Это интеллектуальное созерцание наступает тогда, когда мы перестаем быть для самих себя объектом, когда, обратившись внутрь себя, созерцающее Я тождественно с созерцаемым. В этот момент созерцания исчезает для нас время и длительность: не мы находимся во времени, но время – или, вернее, не оно, а чистая абсолютная вечность – находится в нас. Не мы утонули в созерцании объективного мира, но мир утонул в нашем созерцании.
Это созерцание себя самого Спиноза объективировал. Для него, созерцавшего в себе интеллектуальное, Абсолют не был уже более объектом. Это был опыт, допускавший двоякое толкование: или он отождествился с Абсолютом или Абсолют стал тождествен с ним. В последнем случае имело место интеллектуальное созерцание, созерцание себя самого, в первом – созерцание абсолютного объекта. Спиноза предпочел последнее. Он верил в свое тождество с абсолютным объектом, ему казалось, что он утонул в его бесконечности.
Он предавался иллюзии, думая это. Не он был в созерцании абсолютного объекта, но, наоборот, для него все, что зовется объективным, исчезло в созерцании самого себя. Но мысль эта – погибнуть в абсолютном объекте – была для него выносимой именно потому, что она возникла благодаря иллюзии38
, она была тем выносимее, что иллюзия эта неразрушима39.Вряд ли нашелся бы мечтатель, который удовольствовался бы мыслью быть поглощенным бездною Божества, если бы на место Божества он не ставил бы всегда снова своего собственного Я. Вряд ли какой-нибудь мистик согласился бы мыслить себя уничтоженным, если бы в качестве субстрата уничтожения он не мыслил всегда своего собственного Я. Эта необходимость повсюду мыслить еще себя самого, приходившая на помощь всем мечтателям, помогла также и Спинозе. Созерцая себя самого погибшим в абсолютном объекте, он все же созерцал еще себя самого, он не мог мыслить себя уничтоженным, не мысля себя вместе с тем существующим40
.Здесь, мой друг, мы стоим пред принципом всякой фантастики. Становясь системой, она возникает единственно лишь благодаря объективированному интеллектуальному созерцанию, благодаря тому, что созерцание своего Я принимается за созерцание объекта вне меня, созерцание внутреннего интеллектуального мира – за созерцание сверхчувственного мира вне меня.

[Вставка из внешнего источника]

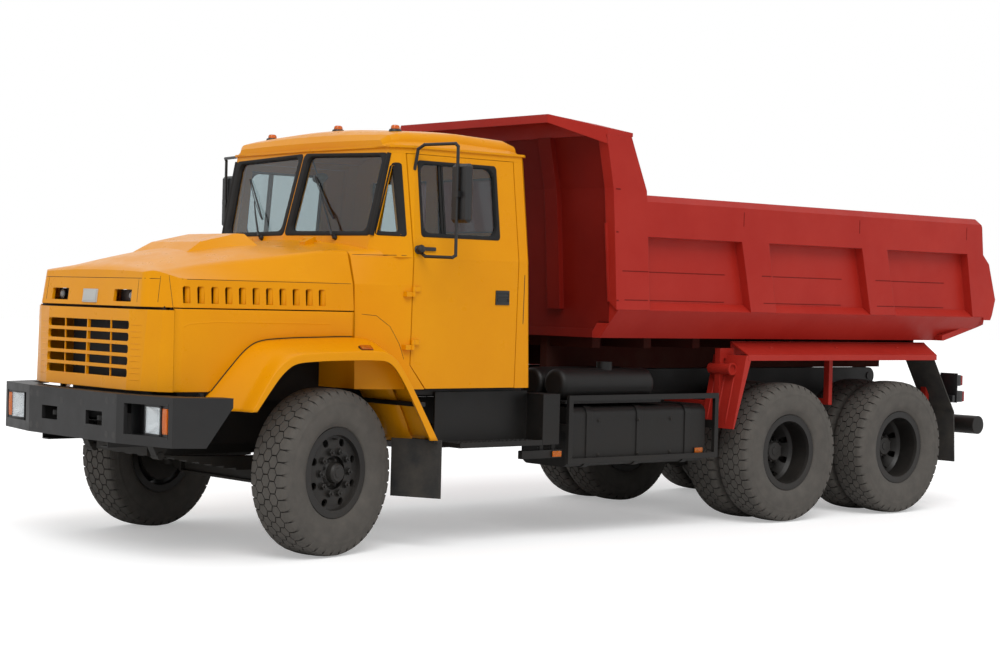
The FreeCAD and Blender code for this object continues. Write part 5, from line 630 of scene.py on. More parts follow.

Эта иллюзия проявляется во всех фантастических учениях древней философии. По-видимому, все философы – даже самой древней древности – по крайней мере чувствовали, что необходимо должно существовать какое-то абсолютное состояние, в котором мы, находясь лишь пред лицом самих себя, всецело довлея себе, не нуждаясь ни в каком объективном мире и потому будучи совершенно свободными, не зная его пределов, живем некоей высшей жизнью. Это состояние интеллектуального бытия все они полагали вне себя. Они чувствовали, что их лучшее Я беспрестанно стремится к этому состоянию, не будучи, однако, в состоянии вполне его достигнуть. Они видели в нем поэтому последнюю цель, к которой лучшее в них неустанно устремляется. Но, положивши однажды состояние это вне себя, они уже не могли объяснять стремление к нему из самих себя, они должны были дать ему объективное, историческое объяснение. Отсюда фикция древней философии, будто душа до ее нынешнего состояния жила в таком блаженном состоянии, из которого она была лишь потом изгнана в наказание за содеянное ею преступление41
и была заточена в темницу объективного мира.Вероятно, мой друг, Вы теперь понимаете также, как Спиноза мог об абсолютном состоянии говорить не только с радостью, но даже с воодушевлением. Он мыслил ведь личность свою не потерянной в том состоянии, но лишь расширенной до него! Разве можно мыслить нечто высшее того положения, которым он закончил всю свою этику: Блаженство не есть награда за добродетель, но сама добродетель! В этом интеллектуальном состоянии, в описании которого он исходил из своего собственного самосозерцания, должен был исчезнуть в нас всякий спор, прекратиться всякая борьба, даже наиблагороднейшая, борьба моральности, должно было также разрешиться противоречие, которое чувственность и разум неизбежно установляют между моралью и счастьем.
Моральность сама не может быть высшим, она может быть только приближением к абсолютному состоянию, только стремлением к абсолютной свободе, не уклоняющейся уже более ни от какого закона, но также и не знающей более никакого закона, кроме неизменного вечного закона своего собственного существа. Счастье (Glückseligkeit) – если мыслить его морально возможным – может быть мыслимо только как приближение к блаженству (Seligkeit), которое не отличается уже более от моральности и именно потому не может уже быть более наградой добродетели. Принимая счастье как награду, мы тем самым предполагаем также, что счастье и моральность, чувственность и разум – противоборствующие начала. Но этого мы не должны делать. Противоборство это должно раз навсегда прекратиться.